The K values control the R value which controls the diode current which can lead to errors if there is self heating which is the NTC Shockley Effect.
But if diode current is too low then the OP Amp input offsets become significant compared the the log1, log2 outputs.
The diode dynamic resistance also drops with rising log(current) until saturated where the bulk resistance limits the minimum resistance. From this I know ESR is ~ 1/Pd (rated) so depending on your specs for input range and error budget, you need to operate well below max rated Pd such as < 1% Pd.
The bulk size and Pd rating of the diode affects the thermal resistance and bulk resistance or ESR, and also junction capacitance and bandwidth. So this is another tradeoff for diode size vs bandwidth vs temp rise.
One usually starts with a spec for Input and Output voltage range and max error vs input. Then determines the required input bias current and offset must be to achieve this.

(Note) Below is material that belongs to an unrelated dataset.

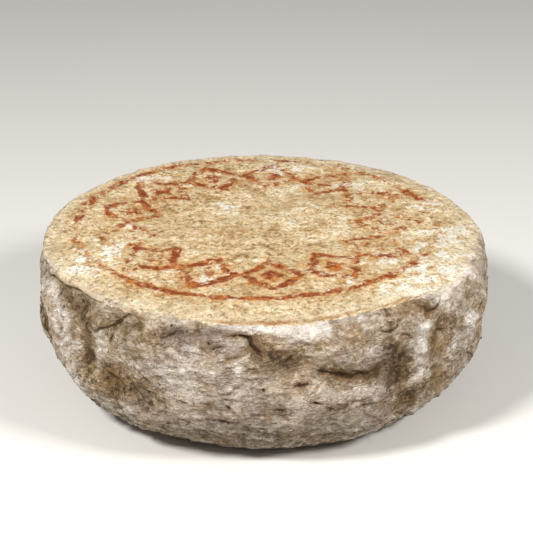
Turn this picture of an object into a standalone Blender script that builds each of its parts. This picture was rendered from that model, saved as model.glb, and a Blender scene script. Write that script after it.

Then finally choose a max temp difference of the log and antilog diodes to avoid gain and offset errors. Matched temperature by thermal coupling is desired or minimize self heating for low T rise. This then limits the didoe current and determines the Vin/R values for your design.
As a rule of thumb, Vf will probably be around <= 0.65V for silicon and Pd will probably <1% of the diode rated power. But this depends on your thermal design.
So write some specs for this design In/Out and error budget then compute K2 from the above considerations for current limits. then choose Op Amps that satisfy the offset errors implied by your specs.
Then verify your design specs with sweeping voltages on the inputs and compute the gain and offset errors vs input.